District Court of Appeal of Florida, Second District
May 23, 1986
489 So. 2d 78 (Fla. Dist. Ct. App. 1986)

Summary

In City of St. Petersburg Beach v. Jewell, 489 So.2d 78 (Fla. 2d DCA 1986), the second district held that mere possession of an unlawfully issued automobile title certificate was not a crime that subjected the automobile to forfeiture, absent a showing of intent to defraud.

Summary of this case from City of Sweetwater v. Zaldivar

Opinion

No. 85-1873.

April 23, 1986. Rehearing Denied May 23, 1986.

Appeal from the Circuit Court, Pinellas County, Crockett Farnell, J.

David S. Maglich of DeVito Colen, P.A., St. Petersburg, for appellant.

Matthew B. Wheeley of Hoolihan Hilleboe, P.A., Clearwater, for appellee.


The City of St. Petersburg Beach appeals from the trial court's order denying the city's petition for forfeiture of a 1984 Chevrolet Camaro and $7,400 in currency. We affirm.

William Dudley Jewell, the owner and driver of the Camaro, was stopped in the city for traffic violations. He produced an automobile title certificate and a driver's license, each bearing the name Timothy D. Lane. The title certificate had been kept in the console of the car. The record does not show where the driver's license was located. Jewell admitted that the name on the license and title certificate was an alias and that he had obtained the license and title certificate in that name to evade arrest on several outstanding warrants.
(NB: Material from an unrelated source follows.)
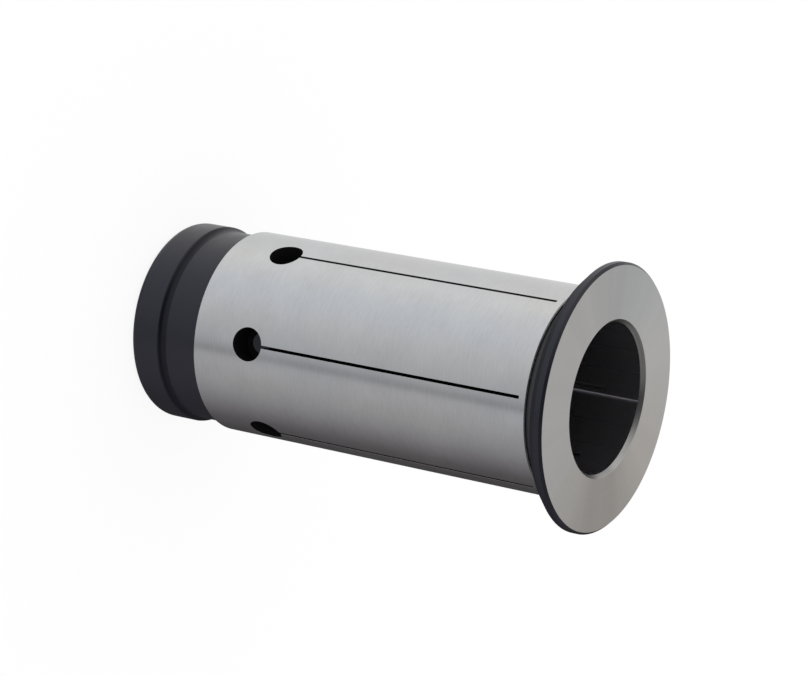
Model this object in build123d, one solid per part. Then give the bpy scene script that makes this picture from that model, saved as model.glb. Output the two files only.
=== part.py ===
from build123d import *
from math import radians, tan
import os

# Slotted reduction sleeve for a hydraulic expansion chuck, turned and ground from one bar.
# Millimetres. The axis is +Z: z = 0 is the rear end face, and the flange is at the top.

# Driving dimensions: lengths along the axis
overall_length = 60.0       # rear end face to front face
collar_length = 4.3         # blackened ring at the rear end
neck_length = 5.45          # blackened groove between the collar and the ground body
relief_length = 2.05        # run-out groove for the grinding wheel, behind the flange
flange_thickness = 2.0      # thin stop ring at the mouth

# Driving dimensions: diameters
bore_diameter = 18.0        # takes the tool shank
body_diameter = 25.0        # ground seat in the chuck
collar_diameter = 24.7
neck_diameter = 23.7
relief_diameter = 24.25
flange_diameter = 32.0

# Driving dimensions: corners
collar_edge_radius = 1.0    # rounded rear edge, leads the sleeve into the chuck
collar_front_break = 0.12
neck_root_height = 0.85     # hollow run-out from the collar's front edge down to the neck
body_edge_break = 0.12      # both ends of the ground seat
relief_fillet_radius = 0.25 # root of the flange
flange_back_chamfer = 1.0   # thins the flange towards its rim
flange_front_chamfer = 0.3
lead_in_width = 0.4         # steep chamfer at both ends of the bore, measured across the end face
lead_in_depth = 0.55        # and measured along the axis

# Driving dimensions: relief holes and slits, which let the wall close on the shank
slit_count = 6
first_slit_angle = 30.0     # degrees from +X, which runs through the middle of a land
seam_angle = 7.5            # degrees from +X, where the turned faces close, clear of every slit
slit_width = 0.38
slit_end_margin = 0.95      # ground wall left between the slits and the relief groove
hole_diameter = 4.1
hole_opening = 3.0          # what the drill's point leaves open in the bore
hole_point_angle = 118.0    # degrees, of the drill's point
hole_offset = 7.8           # from the rear end of the ground seat to the hole centres

# Radii and places that follow from them
bore_radius = bore_diameter / 2
body_radius = body_diameter / 2
collar_radius = collar_diameter / 2
neck_radius = neck_diameter / 2
relief_radius = relief_diameter / 2
flange_radius = flange_diameter / 2
hole_radius = hole_diameter / 2

body_start = collar_length + neck_length
flange_back = overall_length - flange_thickness
body_end = flange_back - relief_length
hole_height = body_start + hole_offset
slit_top = body_end - slit_end_margin

point_slope = tan(radians(hole_point_angle / 2))
full_bore_end = bore_radius + (hole_diameter - hole_opening) / 2 / point_slope


def corner(section, radius, height):
    """The corner of the half section that lies at this radius and height."""
    return section.vertices().sort_by_distance((radius, height))[0]


def half_section():
    """Section of the wall on one side of the axis: x is the radius, y the height."""
    collar_edge = (collar_radius - collar_front_break, collar_length)
    neck_end = (neck_radius, collar_length + neck_root_height)
    rear = Polyline(
        (bore_radius, lead_in_depth),
        (bore_radius + lead_in_width, 0),
        (collar_radius, 0),
        (collar_radius, collar_length - collar_front_break),
        collar_edge,
    )
    run_out = TangentArc(neck_end, collar_edge, tangent=(0, -1))
    front = Polyline(
        neck_end,
        (neck_radius, body_start),
        (body_radius, body_start),
        (body_radius, body_end),
        (relief_radius, body_end),
        (relief_radius, flange_back),
        (flange_radius, flange_back),
        (flange_radius, overall_length),
        (bore_radius + lead_in_width, overall_length),
        (bore_radius, overall_length - lead_in_depth),
        (bore_radius, lead_in_depth),
    )
    section = Sketch() + make_face(rear.edges() + run_out.edges() + front.edges())

    rounded_corners = (
        (collar_radius, 0, collar_edge_radius),
        (relief_radius, flange_back, relief_fillet_radius),
    )
    for radius, height, size in rounded_corners:
        section = fillet(corner(section, radius, height), size)

    chamfered_corners = (
        (body_radius, body_start, body_edge_break),
        (body_radius, body_end, body_edge_break),
        (flange_radius, flange_back, flange_back_chamfer),
        (flange_radius, overall_length, flange_front_chamfer),
    )
    for radius, height, size in chamfered_corners:
        section = chamfer(corner(section, radius, height), size)
    return section


def relief_cutter():
    """Radial drill with its point, and the wire cut above it, through one side of the wall, along +X."""
    reach = body_radius + 1.0
    outwards = (Align.CENTER, Align.CENTER, Align.MIN)
    point_length = hole_radius / point_slope
    drill = Pos(0, 0, full_bore_end) * Cylinder(hole_radius, reach - full_bore_end, align=outwards)
    drill += Pos(0, 0, full_bore_end - point_length) * Cone(0, hole_radius, point_length, align=outwards)
    drill = Pos(0, 0, hole_height) * Rot(Y=90) * drill
    wire_cut = Box(
        reach,
        slit_width,
        slit_top - hole_height,
        align=(Align.MIN, Align.CENTER, Align.MIN),
    )
    return drill + Pos(0, 0, hole_height) * wire_cut


def make_sleeve():
    """The sleeve: a turned blank, drilled and slit at equal angles round the axis."""
    blank = Rot(Z=seam_angle) * revolve(Plane.XZ * half_section(), axis=Axis.Z)
    cutter = relief_cutter()
    cuts = [place * cutter for place in PolarLocations(0, slit_count, first_slit_angle)]
    return blank - cuts


sleeve = make_sleeve()

os.makedirs("parts", exist_ok=True)
export_step(sleeve, "parts/sleeve.step")
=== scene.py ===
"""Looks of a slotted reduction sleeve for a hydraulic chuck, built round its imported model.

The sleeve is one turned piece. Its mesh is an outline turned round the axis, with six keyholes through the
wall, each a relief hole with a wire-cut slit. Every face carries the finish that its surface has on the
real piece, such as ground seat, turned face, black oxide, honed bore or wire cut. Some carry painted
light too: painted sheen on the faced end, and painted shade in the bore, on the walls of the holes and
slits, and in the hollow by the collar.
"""

import logging
import math
from dataclasses import dataclass, field
from enum import Enum
from typing import Iterable, Mapping, Sequence, Union

import bpy
from mathutils import Matrix, Vector

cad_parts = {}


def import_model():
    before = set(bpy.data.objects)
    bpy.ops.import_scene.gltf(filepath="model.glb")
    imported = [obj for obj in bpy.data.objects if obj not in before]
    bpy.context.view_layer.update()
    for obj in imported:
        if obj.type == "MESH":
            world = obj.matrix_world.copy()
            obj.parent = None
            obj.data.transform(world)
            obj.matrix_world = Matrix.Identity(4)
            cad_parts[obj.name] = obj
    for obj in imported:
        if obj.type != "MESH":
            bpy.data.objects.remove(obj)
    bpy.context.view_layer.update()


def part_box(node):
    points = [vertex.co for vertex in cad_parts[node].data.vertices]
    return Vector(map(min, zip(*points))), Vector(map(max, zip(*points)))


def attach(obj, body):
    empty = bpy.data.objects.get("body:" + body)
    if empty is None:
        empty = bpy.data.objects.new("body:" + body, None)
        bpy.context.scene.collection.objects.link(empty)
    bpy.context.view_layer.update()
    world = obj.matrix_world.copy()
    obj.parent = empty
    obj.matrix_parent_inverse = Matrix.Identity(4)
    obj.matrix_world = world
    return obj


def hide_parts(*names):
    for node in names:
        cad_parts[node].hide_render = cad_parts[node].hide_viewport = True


LOG = logging.getLogger("sleeve")

MM = 0.001
NODE = "sleeve"
BODY = "root"

ACROSS_MARKS = 0.25  # of a turn, so that a reflection spreads across the tool marks
NOISE_ROUGHNESS = 0.6
MARK_OCTAVES = 3.0
PATCH_OCTAVES = 2.0
FAN_SCALE = 4.0
RAY_SHARPNESS = 7.0
REACH_ROUNDS = 12  # rounds that settle where a relief hole meets a curved wall

Colour = tuple[float, float, float]
Point2 = tuple[float, float]


class Field:
    """A number that varies over a surface: one output socket, with Python's operators."""

    def __init__(self, graph: "Graph", socket: bpy.types.NodeSocket | None) -> None:
        """Wraps an output socket of a graph. A material's last node has none."""
        self.graph = graph
        self.socket = socket

    def __add__(self, other: "Operand") -> "Field":
        """self + other."""
        return self.graph.math("ADD", self, other)

    def __radd__(self, other: "Operand") -> "Field":
        """other + self."""
        return self.graph.math("ADD", other, self)

    def __sub__(self, other: "Operand") -> "Field":
        """self - other."""
        return self.graph.math("SUBTRACT", self, other)

    def __rsub__(self, other: "Operand") -> "Field":
        """other - self."""
        return self.graph.math("SUBTRACT", other, self)

    def __mul__(self, other: "Operand") -> "Field":
        """self * other."""
        return self.graph.math("MULTIPLY", self, other)

    def __rmul__(self, other: "Operand") -> "Field":
        """other * self."""
        return self.graph.math("MULTIPLY", other, self)

    def __truediv__(self, other: "Operand") -> "Field":
        """self / other."""
        return self.graph.math("DIVIDE", self, other)

    def __rtruediv__(self, other: "Operand") -> "Field":
        """other / self."""
        return self.graph.math("DIVIDE", other, self)

    def __pow__(self, other: "Operand") -> "Field":
        """self ** other."""
        return self.graph.math("POWER", self, other)

    def __rpow__(self, other: "Operand") -> "Field":
        """other ** self."""
        return self.graph.math("POWER", other, self)

    def limited(self) -> "Field":
        """The field held between 0 and 1."""
        return self.graph.add("ShaderNodeClamp", inputs={"Value": self})

    def output(self, name: str) -> "Field":
        """Another output of the same node, by its name."""
        return Field(self.graph, self.socket.node.outputs[name])


Operand = Union[float, Field]
SocketValue = Union[float, Field, Sequence[float]]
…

Jewell was arrested for possession of a fraudulent driver's license and using a false name to obtain the title certificate as well as for obstructing an officer without violence in the execution of his duty. The Camaro was impounded by the police along with $7,400 in currency found in the console of the car. The city filed a petition for forfeiture of the Camaro and the currency. We conclude that the trial court's denial of the petition was correct.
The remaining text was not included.